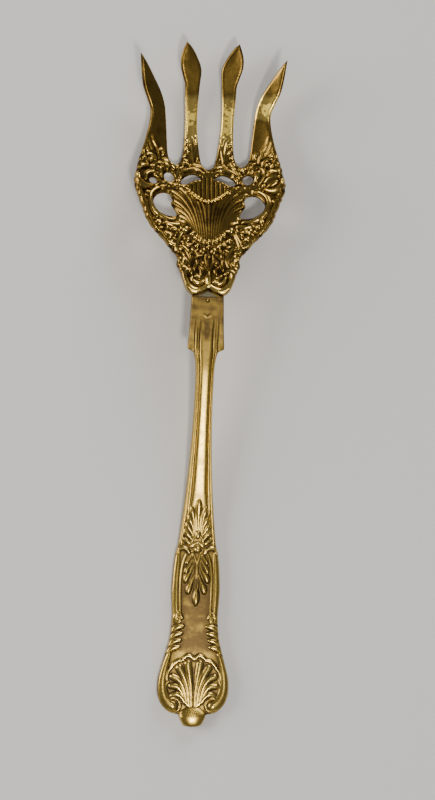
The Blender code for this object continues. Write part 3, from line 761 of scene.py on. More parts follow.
def handle_plumes(relief):
    """The two honeysuckle plumes, root to root, and the scroll arches beside them."""
    for path, height in (
        # The low body of each plume.
        ([(0, 63.5, 1.6), (0, 67.0, 2.6), (0, 71.0, 2.2), (0, 75.0, 1.2), (0, 77.0, 0.5)], 0.36),
        ([(0, 59.5, 1.2), (0, 55.5, 2.6), (0, 51.0, 2.4), (0, 47.0, 1.3), (0, 44.5, 0.5)], 0.32),
        # The upper plume: a smooth middle leaf, four curled lobes a side, and two veins.
        ([(0, 68.8, 0.5), (0, 72.4, 0.6), (0, 75.4, 0.95), (0, 77.4, 0.9), (0, 78.8, 0.3)], 0.62),
        ([(0.6, 67.8, 0.28), (0.75, 70.6, 0.32), (1.1, 72.8, 0.26)], 0.4),
        ([(1.3, 69.6, 0.3), (1.7, 72.2, 0.5), (2.2, 74.2, 0.85), (2.5, 75.8, 0.55)], 0.68),
        ([(1.5, 67.9, 0.3), (2.1, 69.8, 0.5), (2.9, 71.4, 0.85), (3.3, 72.8, 0.5)], 0.68),
        ([(1.7, 66.3, 0.3), (2.6, 67.7, 0.5), (3.5, 69.0, 0.85), (3.9, 70.3, 0.5)], 0.68),
        ([(1.8, 64.4, 0.4), (2.9, 65.8, 0.55), (3.9, 66.9, 0.8), (4.4, 68.0, 0.5)], 0.68),
        ([(2.4, 63.2, 0.4), (3.4, 63.9, 0.6), (4.5, 64.9, 0.5)], 0.58),
        # The bud and its two collars.
        ([(0, 65.9, 0.85), (0, 66.9, 0.85)], 0.9),
        ([(1.9, 63.9, 0.45), (1.5, 65.2, 0.5), (0.7, 66.2, 0.4)], 0.7),
        ([(1.9, 62.3, 0.5), (1.0, 63.3, 0.55), (0.0, 63.8, 0.5)], 0.75),
        # The lower plume hangs from the bead: a collar, four lobes a side and a drop.
        ([(1.7, 60.6, 0.35), (0.9, 58.8, 0.45), (0.2, 56.8, 0.4)], 0.55),
        ([(1.5, 59.8, 0.3), (2.6, 58.0, 0.45), (3.5, 56.6, 0.6)], 0.55),
        ([(1.5, 57.8, 0.3), (2.5, 55.8, 0.45), (3.5, 54.2, 0.75), (3.8, 53.2, 0.5)], 0.64),
        ([(1.2, 56.0, 0.35), (2.0, 53.8, 0.5), (3.4, 51.6, 0.95), (3.8, 50.2, 0.6)], 0.74),
        ([(0.8, 52.4, 0.35), (1.5, 50.2, 0.5), (2.5, 47.9, 0.98), (2.8, 46.4, 0.6)], 0.76),
        ([(0, 56.6, 0.5), (0, 54.4, 0.85), (0, 52.0, 0.7)], 0.5),
        ([(0.4, 50.6, 0.3), (0.45, 48.2, 0.45), (0.0, 46.4, 0.4)], 0.5),
        ([(0, 47.2, 0.5), (0, 45.2, 0.95), (0, 43.4, 0.85), (0, 42.0, 0.3)], 0.8),
        # Arches, and the lines that run down from them.
        ([(2.7, 59.8, 0.4), (3.5, 61.2, 0.55), (5.0, 61.8, 0.66), (6.5, 61.2, 0.64), (7.2, 59.9, 0.45)],
         0.85),
        ([(3.7, 59.6, 0.3), (4.7, 56.5, 0.4), (5.4, 51.0, 0.36), (5.4, 44.0, 0.34), (5.2, 39.0, 0.3)], 0.42),
        ([(6.4, 60.6, 0.5), (6.7, 56.5, 0.9), (7.1, 50.0, 0.95), (7.0, 44.0, 0.9), (6.7, 38.6, 0.7)], 0.52),
    ):
        relief.stroke(path, height)
    relief.bead((0, 61.2), 1.0, 0.95)


def handle_gadroons(relief):
    """The bars on each side above the shell, and the rosettes at their head."""
    for i, s in enumerate((34.1, 31.7, 29.3, 27.0)):
        near, far = 4.3 + 0.42 * i, 8.0 + 0.42 * i
        relief.stroke([(near, s + 0.5, 0.55), ((near + far) / 2, s + 0.2, 0.98), (far, s - 1.0, 0.8)], 0.85)
    relief.spiral((5.9, 36.9), 1.4, 120, -1, 0.48, 0.85)
    relief.stroke([(4.4, 37.4, 0.35), (5.2, 38.6, 0.5), (5.9, 39.8, 0.25)], 0.7)
    relief.stroke([(7.5, 37.4, 0.4), (6.8, 38.6, 0.5), (6.0, 39.6, 0.3)], 0.7)


def handle_shell(relief):
    """The shell end: flutes in a scalloped rim, between two arms that end in volutes, over the button."""
    for path, height in (
        # Flutes, from the middle outwards.
        ([(0.42, 6.8, 0.28), (0.75, 13.0, 0.55), (1.5, 18.0, 0.9), (2.1, 21.8, 1.05)], 0.62),
        ([(1.15, 7.0, 0.3), (2.0, 13.2, 0.6), (3.5, 17.6, 0.98), (5.1, 20.4, 1.0)], 0.66),
        ([(1.8, 7.3, 0.3), (3.1, 12.6, 0.6), (4.9, 16.0, 0.98), (7.3, 17.3, 0.9)], 0.72),
        ([(2.4, 7.8, 0.3), (3.8, 11.6, 0.6), (5.6, 13.8, 0.95), (7.8, 14.1, 0.8)], 0.75),
        ([(3.0, 8.4, 0.4), (4.2, 10.4, 0.65), (5.7, 11.3, 0.9), (7.4, 10.8, 0.6)], 0.8),
        # Scalloped rim.
        ([(0.0, 23.2, 0.45), (0.9, 24.1, 0.52), (2.0, 24.6, 0.55), (3.2, 24.0, 0.52), (4.1, 22.9, 0.42)],
         0.66),
        ([(4.1, 22.9, 0.42), (5.4, 22.8, 0.52), (6.8, 21.8, 0.52), (7.8, 20.2, 0.42)], 0.64),
        ([(7.8, 20.2, 0.4), (8.8, 19.0, 0.48), (9.2, 17.2, 0.46), (8.9, 15.6, 0.36)], 0.6),
        ([(8.9, 15.6, 0.36), (9.5, 14.0, 0.44), (9.2, 12.0, 0.42), (8.3, 10.4, 0.35)], 0.6),
        # The arm swells down into the volute, and a fine line winds round it.
        ([(8.7, 25.0, 0.7), (10.1, 20.8, 1.15), (10.9, 16.6, 1.35), (10.8, 12.9, 1.35), (9.9, 10.0, 1.4),
          (8.4, 8.0, 1.6), (7.2, 7.2, 1.65)], 0.95),
        ([(7.6, 9.9, 0.35), (5.9, 9.7, 0.42), (4.7, 8.7, 0.42), (4.5, 7.0, 0.42), (5.4, 5.7, 0.42),
          (7.4, 5.2, 0.4), (9.6, 6.6, 0.35), (11.2, 9.6, 0.3)], 0.6),
    ):
        relief.stroke(path, height)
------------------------
**THE PROBLEM**:
Pull out every line in the data above that has the word "from".

**RESULT FOR THIS EXERCISE**:
The Blender code for this object continues. Write part 3, from line 761 of scene.py on. More parts follow.
        # The lower plume hangs from the bead: a collar, four lobes a side and a drop.
        # Arches, and the lines that run down from them.
        # Flutes, from the middle outwards.